Flight 93 was the ill-fated passenger liner that had been taken over by terrorists on the fateful date of 9-11. The land seemed so peaceful and deserted; a few wisps of clouds streaked an otherwise beautiful blue sky. And then, as we came over a rise we saw a gathering of sorts. People had come on motorcycles, three-wheelers, quad-runners, cars, campers and just about every other type of vehicle. They had come by ones or two’s or entire families and they were just milling around. There wasn’t the usual hum of a crowd, only the hushed whispers that you might hear at a funeral.
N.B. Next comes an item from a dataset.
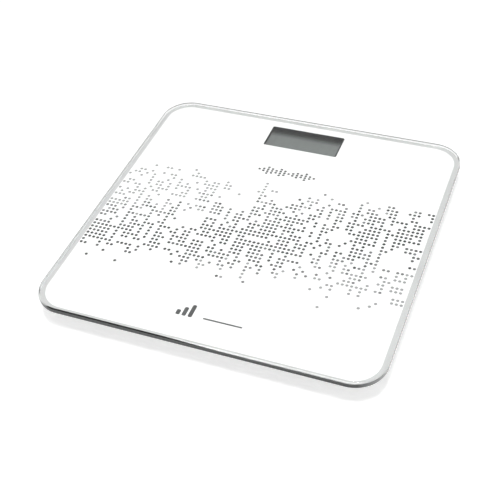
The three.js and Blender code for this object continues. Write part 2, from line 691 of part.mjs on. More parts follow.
function pushSwitch(name, { x, y }) {
  const body = blockAt(x, y, SWITCH_SIZE, SWITCH_SIZE, SWITCH_BOTTOM, BOARD_BOTTOM);
  const well = disc(SWITCH_WELL.radius, SWITCH_BOTTOM - CUT_EXTRA, SWITCH_WELL.top, x, y, SMALL_SIDES);
  return piece(name, body.subtract(well), 'darkPlastic');
}

function volumeControl() {
  const { x, y } = VOLUME_SLIDER;
  const { width, depth, bottom } = SLIDER_KNOB;
  const knob = joined(
    blockAt(x, y, width, depth, bottom, FLANGE_TOP),
    blockAt(x, y, SLIDER_FLANGE.width, SLIDER_FLANGE.depth, FLANGE_BOTTOM, FLANGE_TOP),
    blockAt(x, y, SLIDER_PIN, SLIDER_PIN, FLANGE_BOTTOM, PLUNGER_TOP - 0.1),
  );
  const ridges = [-1, 0, 1].map((i) => blockAt(
    x + i * SLIDER_RIDGE.pitch, y, SLIDER_RIDGE.width, depth + CUT_EXTRA,
    bottom - CUT_EXTRA, bottom + SLIDER_RIDGE.height,
  ));
  const body = cut(
    blockAt(x, y, SLIDE_SWITCH.width, SLIDE_SWITCH.depth, SWITCH_BOTTOM, BOARD_BOTTOM),
    blockAt(
      x, y, SLIDE_SWITCH.wellWidth, SLIDE_SWITCH.wellDepth,
      SWITCH_BOTTOM - CUT_EXTRA, SLIDE_SWITCH.wellTop,
    ),
  );
  return [
    piece('volume_slider', cut(knob, ...ridges), 'greyPlastic'),
    piece('slide_switch_body', body, 'darkPlastic'),
  ];
}

// A pan head screw that points up, with its head at the bottom and a cross recess
function screw(name, x, y, { head, bottom, top, shank, tip }) {
  const solid = turned([
    [0, bottom], [head - HEAD_CHAMFER, bottom], [head, bottom + HEAD_CHAMFER],
    [head, top], [shank, top], [shank, tip - shank], [0, tip],
  ], x, y, SMALL_SIDES);
  const arm = RECESS.reach * head;
  const slots = joined(
    blockAt(x, y, arm, RECESS.width, bottom - CUT_EXTRA, bottom + RECESS.depth),
    blockAt(x, y, RECESS.width, arm, bottom - CUT_EXTRA, bottom + RECESS.depth),
  );
  return piece(name, solid.subtract(slots), 'steel');
}

function screws() {
  const coverScrews = COVER_SCREWS.map(([x, y], i) => screw(`cover_screw_${i + 1}`, x, y, COVER_SCREW));
  const boardScrews = [-1, 1].map((side, i) => screw(
    `board_screw_${i + 1}`, side * BOARD_SCREW.x, BOARD_SCREW.y, BOARD_FIXING,
  ));
  return [...coverScrews, ...boardScrews];
}

function innerLeads() {
  const z = BOARD_TOP + CLEARANCE + THIN_LEAD_RADIUS;
  const batteryLead = lead([
    [BAY_WALL_OUTSIDE + 3.3, -41, 11.2], [BAY_WALL_OUTSIDE + 3.6, -32, 11.6],
    [30.5, -22, 11.8], [26, -8, 11.6], [25, 0, z + 0.6], [25, 7, z],
  ], THIN_LEAD_RADIUS);
  const speakerLead = lead([
    [SPEAKER.x - 4, SPEAKER.y + 12.5, 9.2], [SPEAKER.x - 6, -10, 10.4],
    [46, 0, z + 0.6], [45, 7, z],
  ], THIN_LEAD_RADIUS);
  return [piece('battery_lead', batteryLead, 'lead'), piece('speaker_lead', speakerLead, 'lead')];
}

function electronicsModule() {
  const group = new THREE.Group();
  group.position.set(0, MODULE_Y, 0);
  group.add(
    displayHousing(),
    lowerCover(),
    batteryDoor(),
    battery('battery_front', CELL_FRONT_Y, 1),
    battery('battery_rear', CELL_REAR_Y, -1),
    ...batteryContacts(),
    lcdPanel(),
    lcdBezel(),
    zebraStrip(),
    mainBoard(),
    ...boardParts(),
    ...speaker(),
    pushButton('unit_button', UNIT_BUTTON),
    pushSwitch('unit_switch', UNIT_BUTTON),
    pushButton('language_button', LANGUAGE_BUTTON),
    pushSwitch('language_switch', LANGUAGE_BUTTON),
    ...volumeControl(),
    ...screws(),
    ...innerLeads(),
  );
  return group;
}

// Feet

// A box that reaches out from the Z axis in the direction of an angle
function spoke(angle, near, far, width, bottom, top) {
  const box = new THREE.BoxGeometry(far - near, width, top - bottom);
  return toSolid(box.translate((near + far) / 2, 0, (bottom + top) / 2).rotateZ(angle));
}

function fourSpokes(firstAngle, near, far, width, bottom, top) {
  const quarters = [0, 1, 2, 3].map((i) => firstAngle + i * Math.PI / 2);
  return quarters.map((angle) => spoke(angle, near, far, width, bottom, top));
}

// The cap's tabs enter through the notches of the ledge and turn by 45 degrees
function footFrame(place) {
  const inside = FRAME_RADIUS - FRAME_WALL;
  const roof = PRINT_BOTTOM - FRAME_TOP_PLATE;
  const cup = turned([
    [FRAME_LEDGE_RADIUS, FRAME_BOTTOM], [FRAME_RADIUS - FRAME_CHAMFER, FRAME_BOTTOM],
    [FRAME_RADIUS, FRAME_BOTTOM + FRAME_CHAMFER], [FRAME_RADIUS, PRINT_BOTTOM], [0, PRINT_BOTTOM],
    [0, roof], [inside, roof], [inside, FRAME_LEDGE_TOP],
    [FRAME_LEDGE_RADIUS, FRAME_LEDGE_TOP], [FRAME_LEDGE_RADIUS, FRAME_BOTTOM],
  ]);
  const ribs = [-1, 1].map((side) => blockAt(
    0, side * FRAME_RIB.y, FRAME_RIB.length, FRAME_RIB.width, LOAD_CELL_TOP, roof + FRAME_TOP_PLATE / 2,
  ));
  const notches = fourSpokes(
    Math.PI / 4, FRAME_LEDGE_RADIUS - CUT_EXTRA, inside - FRAME_NOTCH_GAP, FRAME_NOTCH_WIDTH,
    FRAME_BOTTOM - CUT_EXTRA, FRAME_LEDGE_TOP,
  );
  const leadWay = block(
    LEAD_WAY.start, FRAME_RADIUS + CUT_EXTRA, -LEAD_WAY.halfWidth, LEAD_WAY.halfWidth,
    LEAD_WAY.bottom, PRINT_BOTTOM + CUT_EXTRA,
  );
  return piece(`foot_frame_${place}`, cut(joined(cup, ...ribs), ...notches, leadWay), 'housing');
}

// A stamped steel plate. A cut in the shape of a U leaves a tongue that the foot bends.
function loadCell(place) {
  const half = LOAD_CELL_SIZE / 2;
  const tongue = { root: 10, tip: -9, halfWidth: 6, slot: 1.6 };
  const low = LOAD_CELL_BOTTOM - CUT_EXTRA;
  const high = LOAD_CELL_TOP + CUT_EXTRA;
  const far = tongue.tip - tongue.slot;
  const outer = tongue.halfWidth + tongue.slot;
  const slots = [
    block(far, tongue.root, tongue.halfWidth, outer, low, high),
    block(far, tongue.root, -outer, -tongue.halfWidth, low, high),
    block(far, tongue.tip, -outer, outer, low, high),
  ];
  const reach = half - LOAD_CELL_HOLE.inset;
  const holes = [[-1, -1], [-1, 1], [1, -1], [1, 1]].map(([x, y]) => disc(
    LOAD_CELL_HOLE.radius, low, high, x * reach, y * reach, SMALL_SIDES,
  ));
  const plate = roundedSlab(
    LOAD_CELL_SIZE, LOAD_CELL_SIZE, LOAD_CELL_CORNER, LOAD_CELL_BOTTOM, LOAD_CELL_TOP,
  );
  return piece(`load_cell_${place}`, cut(plate, ...slots, ...holes), 'steel');
}

function strainGauge(place) {
  const { x0, x1, halfWidth } = GAUGE;
  const solid = block(x0, x1, -halfWidth, halfWidth, LOAD_CELL_TOP, GAUGE_TOP);
  return piece(`strain_gauge_${place}`, solid, 'silicone');
}

function footCap(place) {
  const floor = CAP_TAB_BOTTOM - 1;
  const shell = turned([
    [0, PAD_TOP], [PAD_RADIUS + CLEARANCE, PAD_TOP], [PAD_RADIUS + CLEARANCE, CAP_BOTTOM],
    [CAP_RADIUS - CAP_CHAMFER, CAP_BOTTOM], [CAP_RADIUS, CAP_BOTTOM + CAP_CHAMFER],
    [CAP_RADIUS, CAP_TAB_TOP], [CAP_RADIUS - CAP_WALL, CAP_TAB_TOP],
    [CAP_RADIUS - CAP_WALL, floor], [CAP_BOSS_RADIUS, floor],
    [CAP_BOSS_RADIUS, CAP_BOSS_TOP], [0, CAP_BOSS_TOP],
  ]);
  const tabs = fourSpokes(
    0, CAP_RADIUS - CAP_WALL / 2, CAP_TAB_RADIUS, CAP_TAB_WIDTH, CAP_TAB_BOTTOM, CAP_TAB_TOP,
  );
  return piece(`foot_cap_${place}`, joined(shell, ...tabs), 'greyPlastic');
}

function footPad(place) {
  const solid = turned([
    [0, 0], [PAD_RADIUS - PAD_CHAMFER, 0], [PAD_RADIUS, PAD_CHAMFER], [PAD_RADIUS, PAD_TOP], [0, PAD_TOP],
  ]);
  return piece(`foot_pad_${place}`, solid, 'rubber');
}

function foot(place, x, y, turn) {
  const group = new THREE.Group();
  group.position.set(x, y, 0);
  group.rotation.z = turn;
  group.add(footFrame(place), loadCell(place), strainGauge(place), footCap(place), footPad(place));
  return group;
}

// The leads run along the print, through the module's side walls and down to the board
function rearLead(side) {
  const y = REAR_LEAD_Y;
  const points = [
    [FOOT_OFFSET - 10.4, y, 13.3], [FOOT_OFFSET - 16, y, 13.7], [FOOT_OFFSET - 22, y, 13.7],
    [85, y, 13.3], [81, y, WALL_HOLE_Z], [74, y, 12.4], [66, y, 10.6], [59, y, LEAD_ON_BOARD_Z],
  ];
  return lead(points.map(([px, py, pz]) => [side * px, py, pz]), SENSOR_LEAD_RADIUS);
}

function frontLead(side) {
  const x = FOOT_OFFSET;
  const points = [
    [x, -x + 10.4, 13.2], [x, -x + 16, 14], [x, -x + 22, SENSOR_LEAD_Z], [x, -60, SENSOR_LEAD_Z],
    [x, -10, SENSOR_LEAD_Z], [x, 40, SENSOR_LEAD_Z], [x - 4, 61, SENSOR_LEAD_Z],
    [98, 70, SENSOR_LEAD_Z], [88, FRONT_LEAD_Y, 13.9], [81, FRONT_LEAD_Y, WALL_HOLE_Z],
    [74, 75, 12.4], [64, 88, 10.9], [56, 101, LEAD_ON_BOARD_Z],
  ];
  return lead(points.map(([px, py, pz]) => [side * px, py, pz]), SENSOR_LEAD_RADIUS);
}

// Assembly

const group = new THREE.Group();
group.add(glassPlatform(), backPrint(), electronicsModule());
for (const [sideName, side] of [['left', -1], ['right', 1]]) {
  group.add(foot(`front_${sideName}`, side * FOOT_OFFSET, -FOOT_OFFSET, Math.PI / 2));
  group.add(foot(`rear_${sideName}`, side * FOOT_OFFSET, FOOT_OFFSET, side > 0 ? Math.PI : 0));
  group.add(piece(`sensor_lead_front_${sideName}`, frontLead(side), 'lead'));
  group.add(piece(`sensor_lead_rear_${sideName}`, rearLead(side), 'lead'));
}

export default group;
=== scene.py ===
"""Digital bathroom scale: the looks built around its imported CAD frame.

Metres, +Z up. The origin is on the floor under the middle of the glass plate, and the display is at +Y.
"""

import json
import math
import random

import bpy
from mathutils import Matrix, Vector, geometry


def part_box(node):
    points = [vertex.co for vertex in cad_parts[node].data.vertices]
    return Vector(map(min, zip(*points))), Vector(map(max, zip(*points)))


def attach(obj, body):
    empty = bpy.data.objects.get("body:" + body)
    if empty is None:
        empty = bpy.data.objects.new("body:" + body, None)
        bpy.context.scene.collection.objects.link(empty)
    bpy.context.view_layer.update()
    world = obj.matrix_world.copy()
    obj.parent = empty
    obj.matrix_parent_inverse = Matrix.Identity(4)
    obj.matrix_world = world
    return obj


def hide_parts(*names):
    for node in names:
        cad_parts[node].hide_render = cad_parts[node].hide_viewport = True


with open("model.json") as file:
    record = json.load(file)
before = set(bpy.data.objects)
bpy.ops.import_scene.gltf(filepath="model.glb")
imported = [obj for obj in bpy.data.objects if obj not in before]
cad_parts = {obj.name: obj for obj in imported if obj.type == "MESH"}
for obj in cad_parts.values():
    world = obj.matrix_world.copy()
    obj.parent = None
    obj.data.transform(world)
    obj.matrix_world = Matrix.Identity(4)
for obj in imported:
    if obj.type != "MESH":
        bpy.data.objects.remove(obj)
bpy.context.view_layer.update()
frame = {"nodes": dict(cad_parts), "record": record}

MM = 0.001
PLATFORM = "platform"
SMOOTH_ANGLE = math.radians(32)
ROUND_SIDES = 96

# A rounded corner takes at most this share of each side, and nearer points than this are on the axis
CORNER_SHARE = 0.45
AXIS_RADIUS = 1e-7

# Places that follow from the frame

GLASS_LOW, GLASS_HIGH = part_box("glass_platform")
FILM_LOW, FILM_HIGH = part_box("back_print")
LCD_LOW, LCD_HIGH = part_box("lcd_panel")
FEET = ("front_left", "front_right", "rear_left", "rear_right")

# Glass plate and its print

GLASS_CORNER = 27 * MM
CORNER_STEPS = 24
ARRIS = 1.2 * MM
ARRIS_ROUNDING = 0.35 * MM
ARRIS_MARGIN = 0.5 * MM
PRINT_CORNER = 22 * MM
PRINT_GAP = 0.06 * MM
INK_GAP = 0.03 * MM
INK_THICKNESS = 0.02 * MM
BORDER_THICKNESS = 0.08 * MM
WINDOW_WIDTH = 73 * MM
WINDOW_DEPTH = 30 * MM
WINDOW_CORNER = 1.5 * MM
WINDOW_Y = (LCD_LOW.y + LCD_HIGH.y) / 2
LCD_CORNER = 1 * MM
LCD_MARGIN = 0.8 * MM
LCD_ROUNDING = 0.15 * MM

# The window's edge shades the display, as painted shade in its colour: how far in the shade starts, and
# where it is full
SHADE_FROM_BACK = (10 * MM, -0.5 * MM)
SHADE_FROM_RIGHT = (3.4 * MM, 1.6 * MM)


# Outlines and meshes


def rounded_outline(centre, width, depth, radius, steps):
    """Points round a rectangle with arc corners, anticlockwise."""
    points = []
    for quarter in range(4):
        across = width / 2 - radius if quarter in (0, 3) else radius - width / 2
        up = depth / 2 - radius if quarter in (0, 1) else radius - depth / 2
        for step in range(steps + 1):
            angle = (quarter + step / steps) * math.pi / 2
            points.append(Vector((
                centre[0] + across + radius * math.cos(angle),
                centre[1] + up + radius * math.sin(angle),
            )))
    return points


def softened(points, reach, steps=3):
    """An open profile with its corners rounded off over the given reach, or over less by a short side."""
    points = [Vector(point) for point in points]
    result = [points[0]]
    for previous, corner, following in zip(points, points[1:], points[2:]):
        before, after = previous - corner, following - corner
        start = corner + before.normalized() * min(reach, CORNER_SHARE * before.length)
        end = corner + after.normalized() * min(reach, CORNER_SHARE * after.length)
        for step in range(steps + 1):
            t = step / steps
            result.append(start.lerp(corner, t).lerp(corner.lerp(end, t), t))
    return result + [points[-1]]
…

As we approached the guardrail that surrounded a small shack we began to see the graffiti. It wasn’t the type of graffiti you see on the walls of public buildings it was patriotic graffiti. “Roll On To Heaven,” “God Bless America,” “Forever American.” The guardrail led to an eight-foot section of chain link fence and the fence was covered with relics that had been donated by passer’s by. A leather vest, a baseball cap, a sweat stained bandana, a shoe…people had simply taken off something that meant something to them and hung it on the fence. Off in the distance, about a hundred yards away, was ground zero marked by a large American flag where Flight 93 had augered into the Pennsylvania soil.

By now everyone had heard the story of how passenger plane 93, boarded with regular American civilians, had been taken over by a trained group of militant combatants. The terrorists had occupied the pilot’s cabin and it is suspected that they were planning on flying the plane into the White House. Some of the civilians had called back to relatives on the ground and figured out what these terrorists were planning to do. They put together a hastily formed alliance and they resolved to not let the terrorist carryout their plan.

Resolve is such a simple thing. You may resolve to stop smoking, or to get out of an abusive relationship, or just to lose a few pounds but these people resolved to say, “No, we will not let this happen, not while we’re able.”

What makes the memorial so different is that it is put together from odds and ends from regular Americans, for other regular Americans. People like your neighbor across the street or the guy that sits in your office at work. It gave me the same feeling I remembered as the funeral procession of Jonathan Blair traveled down Lower Huntington Road…People walked out from their businesses, and stood along the road and waited in silence as an American hero rolled by. Elmhurst High School shut down and students lined the road. Hansen Aggregates flew an American flag off of one of their cranes. Dump trucks, and graders and earth moving equipment sat silenced along Ardmore Avenue, as the workers paid their last respects to one of their own, just a regular American. There was no political axe to grind, no spin, nothing but reverence.

It was the same there at the people’s memorial for Flight 93, just silence and respect.

The planned formal memorial has not yet been built, and it was refreshing to see the makeshift memorial that presently commemorates the sacrifice of those regular American heroes.